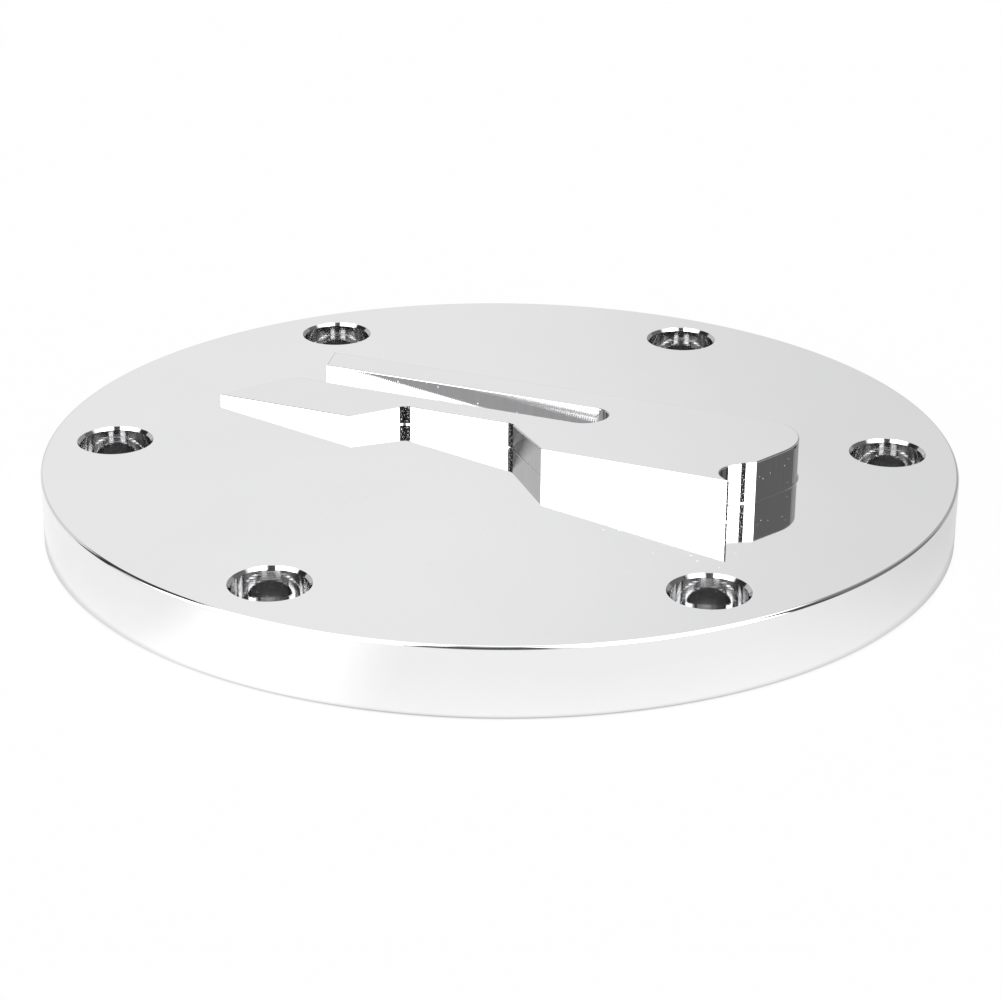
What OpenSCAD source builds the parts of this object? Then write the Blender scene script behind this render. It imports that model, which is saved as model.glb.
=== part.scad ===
// Clutch inspection (derby) cover, milled and turned from one piece of billet.
// Origin: centre of the gasket face. +Z leads out through the polished face.
// +X runs along the raised figure, towards its high end.

/* [Plate] */
// Outside diameter of the plate
plate_d = 155; // [150:1:170]
// Thickness from the gasket face to the polished face
plate_t = 11.7; // [10.5:0.1:15]
// Radius that rounds the outer edge of the polished face
rim_round = 0.6; // [0.3:0.1:1.5]
// 45 degree break on the outer edge of the gasket face
rim_break = 0.4; // [0.2:0.1:1.5]

/* [Screw holes] */
// Number of screws
screw_n = 6; // [3:1:8]
// Diameter of the circle through the screw holes
screw_pcd = 132; // [130:1:136]
// Angle of the first screw hole from +X
screw_turn = 30; // [24:1:36]
// Diameter of the clearance hole for the screw
screw_hole_d = 6.6; // [5.5:0.1:8]
// Diameter of the counterbore that takes the screw's head
head_d = 12; // [10:0.1:13]
// Depth of the counterbore
head_depth = 6.3; // [4:0.1:7]
// 45 degree break round the mouth of the counterbore
head_break = 0.5; // [0.2:0.1:0.8]
// 45 degree break where the clearance hole meets the gasket face
hole_break = 0.4; // [0.2:0.1:0.8]

/* [Clearance pocket] */
// Diameter of the turned pocket in the back, which clears the clutch
pocket_d = 112; // [90:1:114]
// Depth of the pocket
pocket_depth = 5; // [4.5:0.1:7]
// Radius at the root of the pocket's wall
pocket_root = 2; // [1:0.1:4]
// 45 degree break round the mouth of the pocket
pocket_break = 0.5; // [0.2:0.1:1.5]

/* [Raised figure] */
// Length from the sharp tip to the round end
fig_len = 103.3; // [98:0.1:105]
// Distance of the round end from the plate's centre
fig_right = 49.9; // [48:0.1:51]
// Width from the near edge to the far edge
fig_w = 28.8; // [27:0.2:30]
// Distance of the near edge from the plate's centre line
fig_near = 8.3; // [7:0.1:9]
// Height at the tip
tip_h = 1.3; // [0.8:0.1:3]
// Height at the round end
end_h = 7.2; // [5:0.1:9]
// Radius that rounds the end into the far edge
end_r = 10; // [6:0.1:12]
// Lean of the end's flat side from square to the near edge, in degrees
end_lean = 15.5; // [8:0.5:20]
// Lean of both finger ends from square to the fingers, in degrees
tail_lean = 24.3; // [0:0.1:30]
// Where the lines of the two finger ends would meet, from the plate's centre line
tail_y = 11.1; // [8:0.1:13]
// Radius in the inner corners, left by the mill
mill_r = 2; // [1:0.1:3]

/* [Slot] */
// Width of the slot between the two fingers
slot_w = 7.8; // [6:0.1:9]
// Width of the far finger
finger_w = 7.1; // [5:0.1:9]
// Distance of the slot's round end from the plate's centre
slot_end = 15.2; // [8:0.2:22]

/* [Bay] */
// Depth of the bay in the near edge
bay_depth = 8.6; // [5:0.1:10]
// Where the bay's left side leaves the near edge
bay_left = -25.3; // [-30:0.1:-20]
// Where the bay's right side meets the near edge
bay_right = 13.1; // [9:0.1:18]
// Angle between the near edge and the bay's left side
bay_left_angle = 56.5; // [45:0.5:85]
// Angle between the near edge and the bay's right side
bay_right_angle = 38; // [32:0.5:60]

/* [Lip] */
// Distance of the lip's sharp corner from the figure's round end, along the figure
lip_back = 2.3; // [1.6:0.1:4]
// Angle of the lip's undercut from the near edge
lip_angle = 36; // [30:1:45]
// Length of the undercut to its inner corner, before rounding
lip_len = 6.8; // [6:0.1:8]
// Angle of the notch's other side from the near edge
notch_angle = 45; // [38:1:55]
// Radius at the bottom of the notch
notch_r = 3.8; // [2:0.1:4.2]

/* [Hidden] */
$fn = 96;
plate_r = plate_d / 2;
pocket_r = pocket_d / 2;
// overshoot that lets a cut run clear of the face it opens
over = 1;
// what an arc reaches past the line it runs into, so that the two cross cleanly
snug = 0.002;
// height that clears the tallest part of the figure
tall = 2 * max(tip_h, end_h);
// rise of the figure's top face
rise_angle = atan((end_h - tip_h) / fig_len);
tip_x = fig_right - fig_len;
near_y = -fig_near;
far_y = near_y + fig_w;
slot_y = far_y - finger_w - slot_w / 2;
bay_y = near_y + bay_depth;
// inner point of the swallow tail that the two finger ends lie on
tail_point = [tip_x + (tail_y - near_y) * tan(tail_lean), tail_y];
// centre of the round end, and where it leaves the end's flat side
end_middle = [fig_right - end_r, far_y - end_r];
end_flat = end_middle + end_r * [cos(end_lean), -sin(end_lean)];

// The corners of the bay and of the notch that the mill rounds
bay_corner_l = [bay_left + bay_depth / tan(bay_left_angle), bay_y];
bay_corner_r = [bay_right - bay_depth / tan(bay_right_angle), bay_y];
lip_corner = [fig_right - lip_back, near_y];
notch_corner = lip_corner + lip_len * [-cos(lip_angle), sin(lip_angle)];

// A filler for the inner corner at p, whose open side lies between the directions
// from and to (counter-clockwise, in degrees) and is rounded to radius r
module inner_round(p, from, to, r) {
    half = (to - from) / 2;
    mid = from + half;
    reach = r / tan(half);
    middle = r / sin(half) * [cos(mid), sin(mid)];
    translate(p)
        difference() {
            polygon([
                -over / 2 * [cos(mid), sin(mid)],
                reach * [cos(from), sin(from)],
                middle,
                reach * [cos(to), sin(to)]
            ]);
            translate(middle) circle(r + snug);
        }
}

// Half of the plate's section, with the pocket, as turned on the lathe
module plate_section() {
    difference() {
        union() {
            square([plate_r, plate_t - rim_round]);
            square([plate_r - rim_round, plate_t]);
            translate([plate_r - rim_round, plate_t - rim_round]) circle(rim_round);
        }
        translate([0, -over]) square([pocket_r, pocket_depth - pocket_root + over]);
        translate([0, -over]) square([pocket_r - pocket_root, pocket_depth + over]);
        translate([pocket_r - pocket_root, pocket_depth - pocket_root]) circle(pocket_root);
        polygon([
            [pocket_r - over, -over],
            [pocket_r + pocket_break + over, -over],
            [pocket_r - over, pocket_break + over]
        ]);
        polygon([
            [plate_r - rim_break - over, -over],
            [plate_r + over, -over],
            [plate_r + over, rim_break + over]
        ]);
    }
}

// One screw hole: clearance hole, counterbore and the break at each mouth
module screw_hole() {
    translate([0, 0, -over]) cylinder(d = screw_hole_d, h = plate_t + 2 * over);
    translate([0, 0, plate_t - head_depth]) cylinder(d = head_d, h = head_depth + over);
    translate([0, 0, plate_t - head_break])
        cylinder(r1 = head_d / 2, r2 = head_d / 2 + head_break + over, h = head_break + over);
    translate([0, 0, -over])
        cylinder(r1 = screw_hole_d / 2 + hole_break + over, r2 = screw_hole_d / 2,
                 h = hole_break + over);
}

// The figure without its bay, slot and notch
module figure_blank() {
    polygon([
        [tip_x, near_y],
        [end_flat.x - (end_flat.y - near_y) * tan(end_lean), near_y],
        end_flat,
        end_middle,
        [end_middle.x, far_y],
        [tail_point.x - (far_y - tail_y) * tan(tail_lean), far_y],
        tail_point
    ]);
    translate(end_middle) circle(end_r + snug);
    // the lip, which runs on past the end's flat side
    translate([bay_right, near_y])
        square([lip_corner.x - bay_right, notch_corner.y - near_y]);
}

module bay() {
    polygon([
        [bay_left - over / tan(bay_left_angle), near_y - over],
        [bay_right + over / tan(bay_right_angle), near_y - over],
        bay_corner_r,
        bay_corner_l
    ]);
}

module slot() {
    translate([slot_end - slot_w / 2, slot_y]) circle(d = slot_w);
    translate([tip_x - over, slot_y - slot_w / 2])
        square([slot_end - slot_w / 2 - tip_x + over, slot_w]);
}

// The notch that leaves the lip its sharp corner
module notch() {
    polygon([
        notch_corner,
        notch_corner + 2 * lip_len * [cos(lip_angle), -sin(lip_angle)],
        notch_corner + 2 * lip_len * [cos(notch_angle), sin(notch_angle)]
    ]);
}

module figure_outline() {
    difference() {
        figure_blank();
        bay();
        slot();
        notch();
    }
    inner_round(bay_corner_l, 180 + bay_left_angle, 360, mill_r);
    inner_round(bay_corner_r, 180, 360 - bay_right_angle, mill_r);
    inner_round(notch_corner, -lip_angle, notch_angle, notch_r);
}

// The raised figure, whose top rises evenly from the tip to the round end
module figure() {
    difference() {
        translate([0, 0, plate_t - over]) linear_extrude(tall + over) figure_outline();
        translate([tip_x, 0, plate_t + tip_h])
            rotate([0, -rise_angle, 0])
                translate([-plate_r, -plate_r, 0]) cube([2 * plate_d, plate_d, 3 * tall]);
    }
}

module cover() {
    color([0.86, 0.87, 0.88]) {
        difference() {
            rotate_extrude() plate_section();
            for (i = [0 : screw_n - 1])
                rotate(screw_turn + i * 360 / screw_n)
                    translate([screw_pcd / 2, 0, 0]) screw_hole();
        }
        figure();
    }
}

cover();
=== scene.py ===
"""A chromed billet derby cover, lying on a white table in a small studio.

Lengths are millimetres until a mesh is made, and metres in the materials unless a docstring
says otherwise. Angles are degrees unless a name says otherwise. The cover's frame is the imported
part's: gasket face at z = 0, polished face upwards.
"""
import math

import bpy
import numpy as np
from mathutils.geometry import delaunay_2d_cdt
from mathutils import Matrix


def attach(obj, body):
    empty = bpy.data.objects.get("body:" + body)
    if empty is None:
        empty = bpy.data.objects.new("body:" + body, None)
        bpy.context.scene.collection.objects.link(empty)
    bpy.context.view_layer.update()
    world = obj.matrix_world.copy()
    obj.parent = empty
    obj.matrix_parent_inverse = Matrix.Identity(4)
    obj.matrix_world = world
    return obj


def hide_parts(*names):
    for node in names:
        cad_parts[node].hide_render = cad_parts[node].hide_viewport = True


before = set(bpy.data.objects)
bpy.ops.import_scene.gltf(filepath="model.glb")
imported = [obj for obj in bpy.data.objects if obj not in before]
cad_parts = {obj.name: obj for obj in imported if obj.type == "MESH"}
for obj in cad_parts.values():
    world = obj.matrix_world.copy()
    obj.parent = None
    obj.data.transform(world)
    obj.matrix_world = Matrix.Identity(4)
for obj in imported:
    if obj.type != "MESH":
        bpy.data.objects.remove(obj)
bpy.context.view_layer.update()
scene = bpy.context.scene

MM = 0.001

# The cover's sizes

PLATE_R, PLATE_T = 77.5, 11.7
RIM_ROUND, RIM_BREAK = 0.6, 0.4
HOLES, HOLE_CIRCLE_R, HOLE_TURN = 6, 66.0, 30.0
SCREW_R, HEAD_R, HEAD_DEPTH = 3.3, 6.0, 6.3
HEAD_BREAK, HOLE_BREAK = 0.5, 0.4
POCKET_R, POCKET_DEPTH, POCKET_ROOT, POCKET_BREAK = 56.0, 5.0, 2.0, 0.5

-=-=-

■ **DIRECTIONS**
Retype precisely, and only, the span of lines that opens at the line containing "the tip to the round end" and closes at the line containing "before = set(bpy.data.objects)", both inclusive.

■ **SOLUTION FOR THIS TASK**
// The raised figure, whose top rises evenly from the tip to the round end
module figure() {
    difference() {
        translate([0, 0, plate_t - over]) linear_extrude(tall + over) figure_outline();
        translate([tip_x, 0, plate_t + tip_h])
            rotate([0, -rise_angle, 0])
                translate([-plate_r, -plate_r, 0]) cube([2 * plate_d, plate_d, 3 * tall]);
    }
}

module cover() {
    color([0.86, 0.87, 0.88]) {
        difference() {
            rotate_extrude() plate_section();
            for (i = [0 : screw_n - 1])
                rotate(screw_turn + i * 360 / screw_n)
                    translate([screw_pcd / 2, 0, 0]) screw_hole();
        }
        figure();
    }
}

cover();
=== scene.py ===
"""A chromed billet derby cover, lying on a white table in a small studio.

Lengths are millimetres until a mesh is made, and metres in the materials unless a docstring
says otherwise. Angles are degrees unless a name says otherwise. The cover's frame is the imported
part's: gasket face at z = 0, polished face upwards.
"""
import math

import bpy
import numpy as np
from mathutils.geometry import delaunay_2d_cdt
from mathutils import Matrix


def attach(obj, body):
    empty = bpy.data.objects.get("body:" + body)
    if empty is None:
        empty = bpy.data.objects.new("body:" + body, None)
        bpy.context.scene.collection.objects.link(empty)
    bpy.context.view_layer.update()
    world = obj.matrix_world.copy()
    obj.parent = empty
    obj.matrix_parent_inverse = Matrix.Identity(4)
    obj.matrix_world = world
    return obj


def hide_parts(*names):
    for node in names:
        cad_parts[node].hide_render = cad_parts[node].hide_viewport = True


before = set(bpy.data.objects)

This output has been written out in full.